> _PROVIDED RECORDS_:
[start]

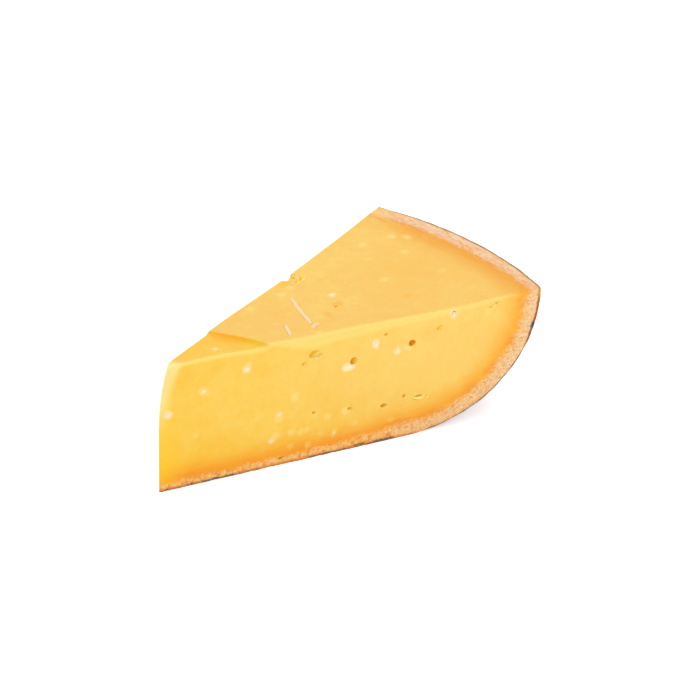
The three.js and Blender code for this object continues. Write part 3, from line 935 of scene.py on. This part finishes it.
print("shaping the wedge")
crystalNumbers = range(len(eyeSpots), len(eyeSpots + crystalSpots))
wedgeSpots = spotMesh("wedgeSpots", eyeSpots + crystalSpots, crystalNumbers)
cheese = growPiece("wedge", wedgeSpots, wedge, shapeWedge, cheeseMaterial())
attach(cheese, "root")
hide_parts("cheese_wedge")


def shapeCrystals(tree, spots, size):
    return ballsAt(tree, spots, size, subdivisions=3, **crystalPlan["lumps"])


def shapeCrumbs(tree, spots, size):
    return ballsAt(tree, spots, size, subdivisions=3, **crumbPlan["lumps"])


print("setting the crystals and the crumbs")
solidSpots = [s for s in crystalSpots if s["tone"] >= crystalPlan["solidFrom"]]
crystals = growPiece("crystals", spotMesh("crystalSpots", solidSpots), wedge, shapeCrystals,
                     crumbMaterial("crystal", "crystal", "wornAndHighlight", crystalPlan["grain"]))
crumbs = growPiece("crumbs", spotMesh("crumbSpots", crumbSpots), wedge, shapeCrumbs,
                   crumbMaterial("crumb", "crumb", "heel", crumbPlan["grain"]))

# Curls that the knife pushed up on top, as (reach, turn) along each. They are rolls, mostly sunk.
curlPlan = {
    "rollRadius": 1.0 * mm,
    "endPart": 0.62,  # of the roll's radius
    "sunk": 0.5 * mm,
    "lumpSize": 2.2 * mm,
    "lumpiness": 0.9,
    "wobbleSize": 1.2 * mm,
    "wobble": 0.7 * mm,
    "sides": 12,
    "step": 0.35 * mm,
    "grain": 1.2 * mm,
}
curlLines = [
    [(86.5, 8.2), (84.1, 5.4), (82.2, 3.0), (79.9, -1.6), (77.9, -7.6)],
    [(68.5, -3.4), (66.4, -7.8), (65.1, -11.6)],
    [(76.3, -10.6), (78.2, -9.2), (80.8, -9.0)],
]


def curlMesh():
    mesh = bpy.data.meshes.new("curlLines")
    places, edges = [], []
    for line in curlLines:
        start = len(places)
        places += [(reach * mm, radians(turn), -1) for reach, turn in line]
        edges += [(start + i, start + i + 1) for i in range(len(line) - 1)]
    mesh.from_pydata(places, edges, [])
    sunk = mesh.attributes.new("sunk", "FLOAT", "POINT")
    sunk.data.foreach_set("value", [curlPlan["sunk"]] * len(places))
    return mesh


def shapeCurls(tree, lines, size):
    curve = tree.node("GeometryNodeMeshToCurve", {}, {0: placeSpots(tree, lines, size)})
    curve = tree.node("GeometryNodeCurveSplineType", {"spline_type": "CATMULL_ROM"}, {0: curve})
    curve = tree.node("GeometryNodeResampleCurve", {"mode": "LENGTH"}, {0: curve, "Length": curlPlan["step"]})
    along = tree.node("GeometryNodeSplineParameter")
    full = tree.rise(along, 0, 0.2) * tree.fall(along, 0.75, 1)
    place = tree.node("GeometryNodeInputPosition")
    lumpy = 1 + tree.grain(place, curlPlan["lumpSize"], 9, 3) * curlPlan["lumpiness"]
    thick = tree.between(full, curlPlan["endPart"], 1) * lumpy
    ring = {"Resolution": curlPlan["sides"], "Radius": size["rollRadius"]}
    ring = tree.node("GeometryNodeCurvePrimitiveCircle", {}, ring)
    curl = tree.node("GeometryNodeCurveToMesh", {}, {0: curve, 1: ring, "Scale": thick, "Fill Caps": True})
    scale = noiseLump / curlPlan["wobbleSize"]
    wobble = tree.node("ShaderNodeTexNoise", {}, {"Vector": place, "Scale": scale}, output=1)
    return tree.move(curl, offset=tree.work("SUBTRACT", wobble, 0.5) * curlPlan["wobble"])


print("laying the curls")
curls = growPiece("curls", curlMesh(), {**wedge, "rollRadius": curlPlan["rollRadius"]}, shapeCurls,
                  crumbMaterial("curl", "curl", "curlPale", curlPlan["grain"]))
for piece in (crystals, crumbs, curls):
    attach(piece, "root")

# the studio
cameraPlan = {"yaw": radians(41.224), "pitch": radians(29.187), "distance": 1.2, "lens": 143.5, "near": 0.01}
aim = Vector((15.69, -1.79, 30)) * mm
lightPlan = [
    {"from": (0.3, 0.5, 1.6), "size": 1.4, "power": 16},
    {"from": (-1.2, -1.1, 0.9), "size": 1.4, "power": 7},
    {"from": (0.7, -1.3, 0.25), "size": 1.0, "power": 3},
]
worldLight = 0.85
floorPlan = {"halfSide": 3, "colour": (0.86, 0.87, 0.92, 1), "roughness": 0.8, "glow": 0.42}


def aimAt(thing, place):
    thing.location = place
    thing.rotation_euler = (aim - Vector(place)).to_track_quat("-Z", "Y").to_euler()
    bpy.context.scene.collection.objects.link(thing)


def buildStudio():
    yaw, pitch = cameraPlan["yaw"], cameraPlan["pitch"]
    forward = Vector((sin(yaw) * cos(pitch), cos(yaw) * cos(pitch), -sin(pitch)))
    camera = bpy.data.objects.new("camera", bpy.data.cameras.new("camera"))
    camera.data.lens = cameraPlan["lens"]
    camera.data.clip_start = cameraPlan["near"]
    aimAt(camera, aim - forward * cameraPlan["distance"])
    bpy.context.scene.camera = camera
    for i, plan in enumerate(lightPlan):
        light = bpy.data.lights.new(f"softbox{i}", "AREA")
        light.shape = "DISK"
        light.size = plan["size"]
        light.energy = plan["power"]
        aimAt(bpy.data.objects.new(light.name, light), plan["from"])
    world = bpy.data.worlds.new("studio")
    world.use_nodes = True
    world.node_tree.nodes["Background"].inputs[0].default_value = (1, 1, 1, 1)
    world.node_tree.nodes["Background"].inputs[1].default_value = worldLight
    bpy.context.scene.world = world
    bpy.context.scene.view_settings.view_transform = "Standard"


def layFloor():
    half = floorPlan["halfSide"]
    corners = [(-half, -half, 0), (half, -half, 0), (half, half, 0), (-half, half, 0)]
    mesh = bpy.data.meshes.new("floor")
    mesh.from_pydata(corners, [], [(0, 1, 2, 3)])
    material, tree = newMaterial("floor")
    shader = tree.node("ShaderNodeBsdfPrincipled", {}, {
        "Base Color": floorPlan["colour"], "Roughness": floorPlan["roughness"],
        "Emission Color": (1, 1, 1, 1), "Emission Strength": floorPlan["glow"],
    })
    tree.node("ShaderNodeOutputMaterial", {}, {"Surface": shader})
    mesh.materials.append(material)
    floor = bpy.data.objects.new("floor", mesh)
    bpy.context.scene.collection.objects.link(floor)


print("lighting the studio")
buildStudio()
layFloor()
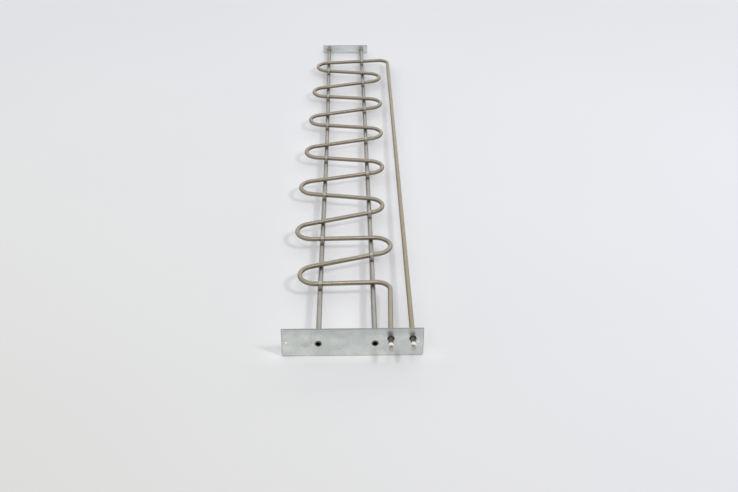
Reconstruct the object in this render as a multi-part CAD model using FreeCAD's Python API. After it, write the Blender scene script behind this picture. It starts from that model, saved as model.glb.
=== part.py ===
import FreeCAD, Part
import os
import math
from FreeCAD import Vector as V

os.makedirs("parts", exist_ok=True)

# Serpentine tubular heating element on two support tubes, with a mounting
# plate at the terminal end and a small foot plate at the far end.
# Millimetres. X runs along the mounting plate, Y along the element away from
# the terminals, Z up. Origin: middle of the mounting plate's seating face.

# ---- mounting plate (terminal end) ----
PLATE_W = 215.0          # along X
PLATE_H = 50.0           # along Z
PLATE_T = 2.0            # sheet thickness; seating face at Y = 0, outer face at Y = -2
PLATE_R_LOW = 4.5        # rounded lower corners
PLATE_R_TOP = 1.0
EDGE_BREAK = 0.25        # rolled shear edge
SCREW_INSET = 7.0        # screw hole to plate end
SCREW_HOLE_R = 2.1
PASS_HOLE_R = 5.25       # the four holes that tubes and legs pass through

# ---- foot plate (far end) ----
FOOT_W = 114.0
FOOT_H = 20.4
FOOT_T = 2.0
FOOT_XC = -9.3
FOOT_ZC = -0.5
FOOT_R = 1.0
FOOT_HOLE_R = 4.3

OVERALL = 1280.0         # outer face to outer face of the two plates

# ---- support tubes ----
TUBE_R = 4.25
TUBE_WALL = 0.75
TUBE_Z = -2.0
# Both tubes are slightly bowed sideways. Corners of their centre lines:
# (Y, X, length that a long arc takes from the straight line on each side)
TUBE_PATH = (
    ((150.0, -52.0, 90.0), (770.0, -48.4, 230.0), (1225.0, -51.05, 40.0)),
    ((60.0, 34.2, 50.0), (220.0, 34.65, 90.0), (560.0, 33.6, 120.0),
     (860.0, 33.55, 150.0), (1235.0, 31.75, 30.0)),
)
TUBE_PROUD = 0.8         # stands out of the mounting plate's outer face

# ---- element ----
SHEATH_R = 4.0
SHEATH_WALL = 0.6
ELEM_Z = TUBE_Z + TUBE_R + SHEATH_R      # the runs lie on top of the tubes
LEG_X = (58.0, 91.2)                     # legs where they pass the mounting plate
STUB = (14.4, 12.75)                    # sheath standing out of the outer face
BEND_R = 27.4                            # return bends, on the centre line
LEG_BENDS = ((40.7, 132.7, 21.5), (75.9, 1154.5, 20.2))   # the two quarter bends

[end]

> _WRITTEN INSTRUCTION_: Quote only the lines running from the line that holds "Reconstruct the object" to the line that holds "from FreeCAD import Vector as V", both ends included.

> _COMPLETE RESPONSE_:
Reconstruct the object in this render as a multi-part CAD model using FreeCAD's Python API. After it, write the Blender scene script behind this picture. It starts from that model, saved as model.glb.
=== part.py ===
import FreeCAD, Part
import os
import math
from FreeCAD import Vector as V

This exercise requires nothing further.